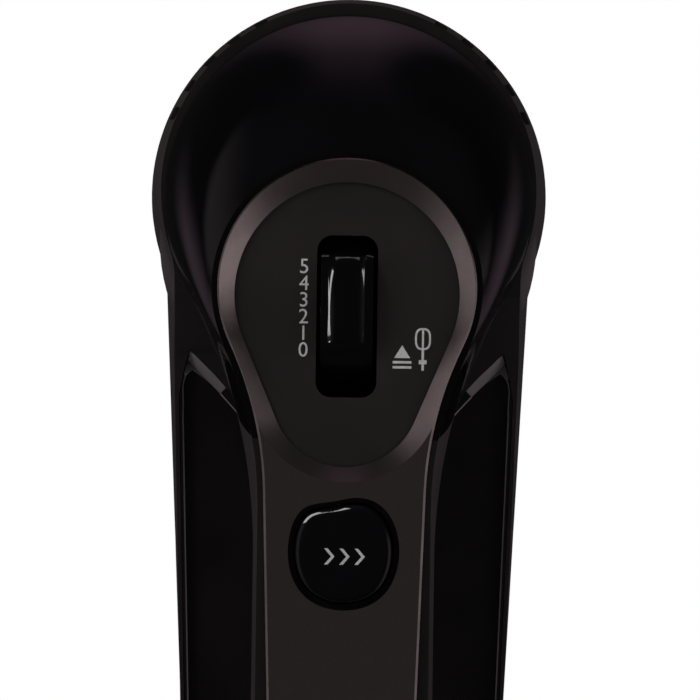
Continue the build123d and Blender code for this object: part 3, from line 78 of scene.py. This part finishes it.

* * *

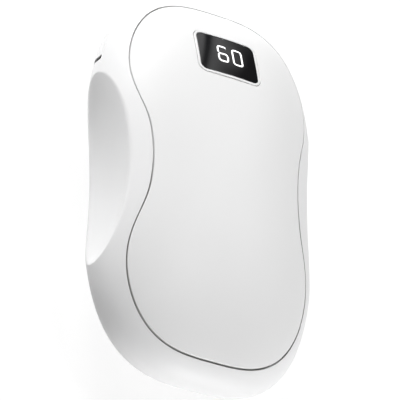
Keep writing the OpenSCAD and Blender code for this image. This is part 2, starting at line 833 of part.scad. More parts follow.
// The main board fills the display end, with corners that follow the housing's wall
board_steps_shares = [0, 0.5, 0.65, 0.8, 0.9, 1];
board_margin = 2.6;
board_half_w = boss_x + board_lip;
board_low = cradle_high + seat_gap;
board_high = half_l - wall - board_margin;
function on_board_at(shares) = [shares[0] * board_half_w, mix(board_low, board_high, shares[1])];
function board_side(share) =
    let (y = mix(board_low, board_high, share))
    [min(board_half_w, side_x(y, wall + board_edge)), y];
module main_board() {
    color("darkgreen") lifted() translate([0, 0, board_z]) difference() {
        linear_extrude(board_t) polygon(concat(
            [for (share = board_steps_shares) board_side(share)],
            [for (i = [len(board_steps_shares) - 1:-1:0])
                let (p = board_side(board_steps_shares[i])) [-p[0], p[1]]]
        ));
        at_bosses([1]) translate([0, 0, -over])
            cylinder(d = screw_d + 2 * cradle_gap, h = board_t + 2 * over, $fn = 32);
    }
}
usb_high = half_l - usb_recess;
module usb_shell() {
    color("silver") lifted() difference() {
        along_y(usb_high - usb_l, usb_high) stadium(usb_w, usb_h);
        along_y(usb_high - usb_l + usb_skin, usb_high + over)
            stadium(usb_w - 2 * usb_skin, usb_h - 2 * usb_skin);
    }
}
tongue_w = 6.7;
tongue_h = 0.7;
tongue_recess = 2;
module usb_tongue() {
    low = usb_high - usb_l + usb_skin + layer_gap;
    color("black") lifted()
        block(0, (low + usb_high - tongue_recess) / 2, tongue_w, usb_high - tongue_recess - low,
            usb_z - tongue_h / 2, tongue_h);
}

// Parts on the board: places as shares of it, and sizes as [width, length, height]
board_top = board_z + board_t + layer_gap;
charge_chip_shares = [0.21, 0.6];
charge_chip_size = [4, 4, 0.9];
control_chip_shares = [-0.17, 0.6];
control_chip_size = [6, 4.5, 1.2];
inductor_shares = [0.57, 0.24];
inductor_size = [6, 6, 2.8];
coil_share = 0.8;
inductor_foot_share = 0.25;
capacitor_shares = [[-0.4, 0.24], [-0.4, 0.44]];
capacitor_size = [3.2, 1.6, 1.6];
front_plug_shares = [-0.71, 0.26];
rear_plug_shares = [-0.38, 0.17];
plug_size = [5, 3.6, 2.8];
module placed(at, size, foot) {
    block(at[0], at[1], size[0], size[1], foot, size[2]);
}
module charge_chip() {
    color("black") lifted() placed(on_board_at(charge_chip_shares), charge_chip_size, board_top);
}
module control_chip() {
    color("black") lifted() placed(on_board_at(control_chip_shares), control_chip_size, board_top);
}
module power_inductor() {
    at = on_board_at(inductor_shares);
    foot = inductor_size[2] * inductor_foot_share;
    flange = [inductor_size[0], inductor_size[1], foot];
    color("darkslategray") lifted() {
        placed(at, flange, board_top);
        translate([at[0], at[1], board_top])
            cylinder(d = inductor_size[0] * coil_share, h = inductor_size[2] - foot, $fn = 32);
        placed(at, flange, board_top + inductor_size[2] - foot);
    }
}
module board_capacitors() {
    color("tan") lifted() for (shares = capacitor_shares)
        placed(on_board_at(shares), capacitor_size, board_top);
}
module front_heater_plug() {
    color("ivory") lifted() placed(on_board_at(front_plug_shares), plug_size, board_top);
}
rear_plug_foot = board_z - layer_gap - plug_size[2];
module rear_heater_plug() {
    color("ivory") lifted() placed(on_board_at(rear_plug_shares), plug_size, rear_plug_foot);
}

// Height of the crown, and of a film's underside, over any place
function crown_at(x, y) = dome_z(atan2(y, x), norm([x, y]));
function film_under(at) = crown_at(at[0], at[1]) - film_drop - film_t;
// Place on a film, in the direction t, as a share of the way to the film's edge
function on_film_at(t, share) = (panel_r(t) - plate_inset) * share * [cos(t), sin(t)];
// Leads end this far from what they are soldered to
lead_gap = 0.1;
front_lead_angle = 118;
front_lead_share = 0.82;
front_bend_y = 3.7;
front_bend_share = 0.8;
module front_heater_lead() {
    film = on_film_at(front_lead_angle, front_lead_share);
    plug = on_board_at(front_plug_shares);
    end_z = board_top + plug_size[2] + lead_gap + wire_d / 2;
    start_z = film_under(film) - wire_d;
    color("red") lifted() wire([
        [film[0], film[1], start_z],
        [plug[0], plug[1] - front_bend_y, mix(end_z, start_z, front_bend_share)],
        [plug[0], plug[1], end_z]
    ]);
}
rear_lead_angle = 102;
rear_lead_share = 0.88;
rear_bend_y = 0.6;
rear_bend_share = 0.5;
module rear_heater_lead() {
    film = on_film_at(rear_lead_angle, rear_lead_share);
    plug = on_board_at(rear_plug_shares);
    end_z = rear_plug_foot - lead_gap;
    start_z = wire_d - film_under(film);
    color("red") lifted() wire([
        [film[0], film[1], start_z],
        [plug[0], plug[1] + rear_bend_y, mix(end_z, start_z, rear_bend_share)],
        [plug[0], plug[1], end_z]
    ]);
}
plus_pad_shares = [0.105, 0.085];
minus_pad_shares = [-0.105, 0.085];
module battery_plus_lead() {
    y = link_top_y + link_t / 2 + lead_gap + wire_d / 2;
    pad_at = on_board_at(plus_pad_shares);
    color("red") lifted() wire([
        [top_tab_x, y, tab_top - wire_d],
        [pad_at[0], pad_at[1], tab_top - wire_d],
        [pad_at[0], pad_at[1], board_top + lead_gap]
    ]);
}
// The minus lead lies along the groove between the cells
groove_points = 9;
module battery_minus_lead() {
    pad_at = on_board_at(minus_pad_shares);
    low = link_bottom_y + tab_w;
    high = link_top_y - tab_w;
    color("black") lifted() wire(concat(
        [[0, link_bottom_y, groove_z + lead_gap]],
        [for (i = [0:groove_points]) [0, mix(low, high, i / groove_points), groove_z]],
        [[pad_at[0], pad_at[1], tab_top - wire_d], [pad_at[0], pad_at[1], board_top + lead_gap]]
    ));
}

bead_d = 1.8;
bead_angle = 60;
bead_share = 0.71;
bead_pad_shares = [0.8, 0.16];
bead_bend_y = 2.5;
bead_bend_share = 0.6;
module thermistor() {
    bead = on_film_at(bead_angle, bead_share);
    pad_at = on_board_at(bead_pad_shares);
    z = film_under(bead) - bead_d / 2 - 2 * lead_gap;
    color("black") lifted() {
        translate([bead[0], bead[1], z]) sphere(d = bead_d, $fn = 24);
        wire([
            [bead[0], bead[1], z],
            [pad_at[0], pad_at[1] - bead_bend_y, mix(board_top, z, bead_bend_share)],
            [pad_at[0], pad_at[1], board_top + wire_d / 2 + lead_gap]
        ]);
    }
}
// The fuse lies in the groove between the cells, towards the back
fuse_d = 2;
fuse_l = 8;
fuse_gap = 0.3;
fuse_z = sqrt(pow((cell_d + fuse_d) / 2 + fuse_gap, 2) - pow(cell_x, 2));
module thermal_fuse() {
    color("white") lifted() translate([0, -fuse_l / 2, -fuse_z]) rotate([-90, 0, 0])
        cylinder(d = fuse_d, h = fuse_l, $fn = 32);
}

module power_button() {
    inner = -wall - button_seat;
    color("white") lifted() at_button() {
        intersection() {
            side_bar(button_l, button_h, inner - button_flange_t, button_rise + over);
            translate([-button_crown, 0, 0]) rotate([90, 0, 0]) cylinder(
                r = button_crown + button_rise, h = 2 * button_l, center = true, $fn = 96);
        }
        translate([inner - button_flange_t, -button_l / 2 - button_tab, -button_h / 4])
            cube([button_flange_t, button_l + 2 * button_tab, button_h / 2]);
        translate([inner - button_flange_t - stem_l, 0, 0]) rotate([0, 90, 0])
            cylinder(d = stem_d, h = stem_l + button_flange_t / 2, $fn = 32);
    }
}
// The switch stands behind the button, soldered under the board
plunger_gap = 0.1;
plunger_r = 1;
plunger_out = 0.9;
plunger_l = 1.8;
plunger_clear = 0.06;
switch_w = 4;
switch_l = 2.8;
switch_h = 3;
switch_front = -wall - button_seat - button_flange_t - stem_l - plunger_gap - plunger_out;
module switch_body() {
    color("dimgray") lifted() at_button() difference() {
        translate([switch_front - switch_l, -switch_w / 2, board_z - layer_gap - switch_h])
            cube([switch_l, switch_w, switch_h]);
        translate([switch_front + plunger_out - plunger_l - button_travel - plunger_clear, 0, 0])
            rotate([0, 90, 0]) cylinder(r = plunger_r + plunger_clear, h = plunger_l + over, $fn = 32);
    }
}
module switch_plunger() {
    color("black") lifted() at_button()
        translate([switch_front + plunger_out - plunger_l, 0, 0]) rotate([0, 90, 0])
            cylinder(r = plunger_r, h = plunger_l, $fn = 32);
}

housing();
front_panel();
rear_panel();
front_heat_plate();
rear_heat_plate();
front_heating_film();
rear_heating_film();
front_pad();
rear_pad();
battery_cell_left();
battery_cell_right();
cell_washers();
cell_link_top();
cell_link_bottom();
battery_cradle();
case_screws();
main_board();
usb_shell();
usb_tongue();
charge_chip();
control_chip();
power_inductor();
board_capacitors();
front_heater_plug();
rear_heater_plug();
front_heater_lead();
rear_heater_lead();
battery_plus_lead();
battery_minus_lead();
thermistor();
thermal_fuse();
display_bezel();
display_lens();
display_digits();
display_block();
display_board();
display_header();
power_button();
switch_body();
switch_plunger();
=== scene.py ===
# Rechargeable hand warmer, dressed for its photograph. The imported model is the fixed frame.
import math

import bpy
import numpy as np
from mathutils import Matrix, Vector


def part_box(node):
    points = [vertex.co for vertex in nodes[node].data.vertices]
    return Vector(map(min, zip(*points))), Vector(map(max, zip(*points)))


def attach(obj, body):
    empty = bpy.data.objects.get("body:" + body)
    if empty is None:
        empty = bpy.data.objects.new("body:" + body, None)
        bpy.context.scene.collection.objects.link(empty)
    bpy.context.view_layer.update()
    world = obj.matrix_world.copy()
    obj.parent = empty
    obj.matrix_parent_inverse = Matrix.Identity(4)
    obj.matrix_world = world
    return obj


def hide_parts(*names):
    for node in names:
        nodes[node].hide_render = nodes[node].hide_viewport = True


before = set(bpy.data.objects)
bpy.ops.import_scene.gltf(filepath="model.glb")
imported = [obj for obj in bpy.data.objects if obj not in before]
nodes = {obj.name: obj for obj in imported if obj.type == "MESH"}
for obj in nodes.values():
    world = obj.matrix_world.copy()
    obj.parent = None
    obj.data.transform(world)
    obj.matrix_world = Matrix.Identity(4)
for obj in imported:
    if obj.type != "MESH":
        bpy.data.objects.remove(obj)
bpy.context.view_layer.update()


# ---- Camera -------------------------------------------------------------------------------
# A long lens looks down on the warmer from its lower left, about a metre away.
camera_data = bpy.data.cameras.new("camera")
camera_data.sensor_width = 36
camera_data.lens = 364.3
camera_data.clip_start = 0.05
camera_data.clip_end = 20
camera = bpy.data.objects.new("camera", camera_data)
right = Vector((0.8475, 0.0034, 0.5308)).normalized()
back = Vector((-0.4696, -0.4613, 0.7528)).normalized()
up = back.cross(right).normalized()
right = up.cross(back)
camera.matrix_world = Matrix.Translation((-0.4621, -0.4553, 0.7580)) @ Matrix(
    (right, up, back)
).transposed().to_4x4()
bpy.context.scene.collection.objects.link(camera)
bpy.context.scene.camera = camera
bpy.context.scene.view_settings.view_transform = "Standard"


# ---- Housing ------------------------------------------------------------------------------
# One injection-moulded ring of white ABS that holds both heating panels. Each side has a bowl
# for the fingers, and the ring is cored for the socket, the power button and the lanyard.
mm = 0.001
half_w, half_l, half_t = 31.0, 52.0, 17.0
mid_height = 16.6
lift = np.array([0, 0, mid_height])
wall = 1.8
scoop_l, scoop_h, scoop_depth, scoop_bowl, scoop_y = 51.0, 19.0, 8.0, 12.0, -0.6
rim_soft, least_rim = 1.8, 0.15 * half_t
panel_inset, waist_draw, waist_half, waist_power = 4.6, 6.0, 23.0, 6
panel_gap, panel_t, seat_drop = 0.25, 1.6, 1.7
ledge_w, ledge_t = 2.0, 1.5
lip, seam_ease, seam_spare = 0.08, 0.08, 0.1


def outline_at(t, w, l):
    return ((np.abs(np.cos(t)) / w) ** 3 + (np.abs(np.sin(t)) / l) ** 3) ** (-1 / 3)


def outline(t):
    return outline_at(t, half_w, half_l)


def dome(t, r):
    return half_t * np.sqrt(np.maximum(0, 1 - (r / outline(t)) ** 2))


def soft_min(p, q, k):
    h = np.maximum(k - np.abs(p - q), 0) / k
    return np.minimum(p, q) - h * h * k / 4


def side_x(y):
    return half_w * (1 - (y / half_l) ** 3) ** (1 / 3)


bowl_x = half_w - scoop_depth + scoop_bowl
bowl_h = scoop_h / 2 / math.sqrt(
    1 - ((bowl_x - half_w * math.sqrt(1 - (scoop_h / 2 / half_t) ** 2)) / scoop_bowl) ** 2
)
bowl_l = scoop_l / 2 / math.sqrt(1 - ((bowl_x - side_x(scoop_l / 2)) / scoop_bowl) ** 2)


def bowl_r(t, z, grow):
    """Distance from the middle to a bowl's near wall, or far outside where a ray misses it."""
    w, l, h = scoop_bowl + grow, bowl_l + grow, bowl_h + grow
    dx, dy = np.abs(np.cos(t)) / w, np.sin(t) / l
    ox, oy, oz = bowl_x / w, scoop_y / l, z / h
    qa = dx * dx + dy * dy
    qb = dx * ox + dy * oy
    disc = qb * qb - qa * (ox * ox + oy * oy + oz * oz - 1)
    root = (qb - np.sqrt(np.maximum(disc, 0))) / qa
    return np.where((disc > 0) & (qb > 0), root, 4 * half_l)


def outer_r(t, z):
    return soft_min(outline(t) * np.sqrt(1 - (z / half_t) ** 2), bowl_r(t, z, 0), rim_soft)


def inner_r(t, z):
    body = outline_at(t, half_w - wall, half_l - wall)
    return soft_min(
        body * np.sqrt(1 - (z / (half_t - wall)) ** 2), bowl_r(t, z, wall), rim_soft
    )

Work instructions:
Copy out each line that contains the word "code".

Exercise response:
Continue the build123d and Blender code for this object: part 3, from line 78 of scene.py. This part finishes it.
Keep writing the OpenSCAD and Blender code for this image. This is part 2, starting at line 833 of part.scad. More parts follow.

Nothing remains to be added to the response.